A couple of days ago I saw a post in an endo support group about the fear associated with diagnostic laparoscopic surgery. Without sharing the post, it read a bit like - “I’m about to have my lap surgery and I’m just so scared they’ll tell me I don’t have endo”.
For those of us who deal with chronic pelvic pain, the biggest fear going into this surgery can often be that we will be told that we don’t have endometriosis. This is in large part due to the fact that we belong to a group that has fought to have our symptoms believed ever since we started experiencing them.
When I saw this post by someone desperately hoping to be told that they had a disease, I felt a number of conflicting feelings. Firstly, I related; their fear was also mine a couple of years ago when I had the same surgery. I had clung to the label of ‘endometriosis’ ever since I’d first heard it; it was so much easier for my friends, my family and my doctors to understand my experience if it had a name. So when I had my surgery, on the other side of which I was told that I did not in fact have endo, I was devastated. All of the shame, all of the self-doubt, all of the whisperings about it being in my head came flooding back with a vengeance.
My first experience of this horrendous pain was at age 13. At first it was thought to be an appendicitis due to the severity of the pain, but the beginning of my period did away with that idea. I’ve lived with debilitating pain with menstruation and ovulation for 20 years, along with all of the other fun symptoms you might find with an endometriosis diagnosis such as painful sex, constant bloating, bowel issues, burst cysts, fatigue, and now including severe sensitisation.

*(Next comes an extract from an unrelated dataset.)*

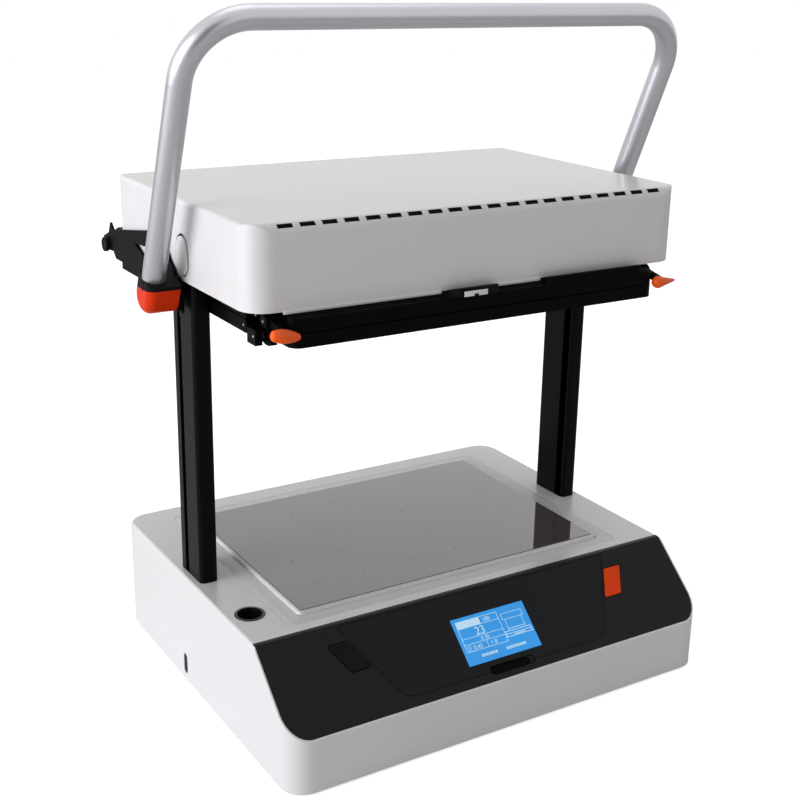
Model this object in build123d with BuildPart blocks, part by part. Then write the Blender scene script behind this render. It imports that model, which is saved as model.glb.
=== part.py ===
from build123d import *
import os
from math import asin, atan2, cos, degrees, hypot, radians, sin

# Desktop vacuum forming machine.  Millimetres, X to the right, Y to the back, Z up.
# The origin is on the table, under the middle of the base.

os.makedirs("parts", exist_ok=True)

# ---------------------------------------------------------------- driving sizes
# base
base_width = 412.0
base_depth = 342.0
base_height = 100.0
base_corner = 20.0
base_edge = 3.0
base_wall = 3.0
base_top_wall = 6.0
foot_height = 2.0
floor_thickness = 2.0

# sloped control panel
slope_run = 62.5
front_face_height = 45.0
fascia_thickness = 2.5
fascia_rim = 1.2

# forming bed, with its margins from the base's sides and back
bed_side_margin = 56.0
bed_back_margin = 38.0
bed_front_margin = 92.0
bed_thickness = 2.5
bed_proud = 3.0
bed_hole_radius = 0.7
bed_hole_pitch = 46.0
bed_hole_columns = 6
bed_hole_rows = 4
platform_rim = 3.5
platform_lip = 0.5
moat_margin = 14.0
moat_depth = 3.0
ledge_width = 12.0

# columns
column_inset = 7.0
column_width = 16.0
column_depth = 44.0
column_behind = 2.0
column_corner = 4.5
column_wall = 2.5
outer_slot = 7.0
outer_slot_behind = 9.0
inner_slot = 9.0
inner_slot_ahead = 12.5
column_in_hood = 43.7

# heater hood
hood_over = 3.0
hood_front_over = 25.0
hood_height = 64.0
hood_corner = 20.0
hood_rear_corner = 10.0
hood_edge = 7.0
hood_side_edge = 3.0
hood_wall = 2.0
hood_clearance = 4.3
vent_count = 20
vent_margin = 30.0
vent_length = 12.6
vent_width = 4.0
vent_angle = 48.0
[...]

Unfortunately, the medical system perpetuates our obsession with diagnoses which in turn makes it feel as if symptoms are irrelevant. Without the endometriosis diagnosis, “maybe it’s just IBS”, or any other dismissive non-diagnosis that belittles my experience. It doesn’t matter how many times I have sat in doctors offices once again explaining that I really do have endometriosis symptoms, and that yes, my worst pain does occur around my menstrual cycle. Without the label it’s just not taken quite as seriously.
I have spent the last couple years since my surgery fighting to feel legitimate in my own experience. Samantha recently wrote about Imposter Syndrome; something that I relate to with everything in me. Every time I request to join a support group I am terrified that I will be denied access. As with many private Facebook groups, you are often required to answer questions, in this case ‘Do you have an endometriosis diagnosis’. My answer of ‘No, just 20 years of pain’ always feels somehow pathetic, it screams “FRAUD”.
The next thing I felt when I saw that post was outrage. It is so completely absurd that denial of pain has reached the point where we are hoping with all our might to have a disease. And the sad part about that, and about posts like that (unintentional as it may be), is that it further shames those of us without the diagnosis. In my research on endometriosis and chronic pain I have learned that there is often little to no correlation between symptoms and presentation of endometriosis lesions. Those with stage four endo may have no symptoms, whilst those with stage one may have debilitating pain - and of course every combination and variation of these in between. And then there are those like me; that just have crippling pain, with no answer. I was informed by endometriosis expert, Professor Peter Rogers, that a third of people who have the diagnostic laparoscopic surgery for suspected endometriosis are told that there is nothing wrong with them. What I have learned is that I am far from alone, it’s just that most people who are told they don’t have it, return to the shameful silence of mysterious pain.
In no way do I want to discount the enormous and exciting leaps and bounds that endometriosis awareness has taken in the public eye in the last couple years. I am thrilled that it is a name that is known by more than just those who actually have it. This is absolutely progress. But somehow, we need to also extend that progress to people who are lacking that one, crucial, element. What I’m hoping is that we can start to move forward to a place where hoping for a disease is not our only chance of having our pain taken seriously.

Leah Filley in a Shakespearian context, got us asking 'What's in a name?'. Photo by Jack Dixon-Gunn.
Grappling with my own ‘non-diagnosis’ has led me down a path of exploring the sheer breadth and complexity of chronic pelvic pain. And the more I learn, the more I can’t look away. I am currently writing and producing a documentary about this very topic. It is almost overwhelming just how huge the scope of this disease and this chronic pain is in our society. There’s just so many of us and we’ve been silent for so long. It’s all part of the same problem; prejudice, bias and generations of systemic silencing and shaming rather than trying to help eliminate the daily pain that so many of us live with. My hope is that if we’re loud enough, if we continue to talk, to support and to investigate, eventually this will have to change.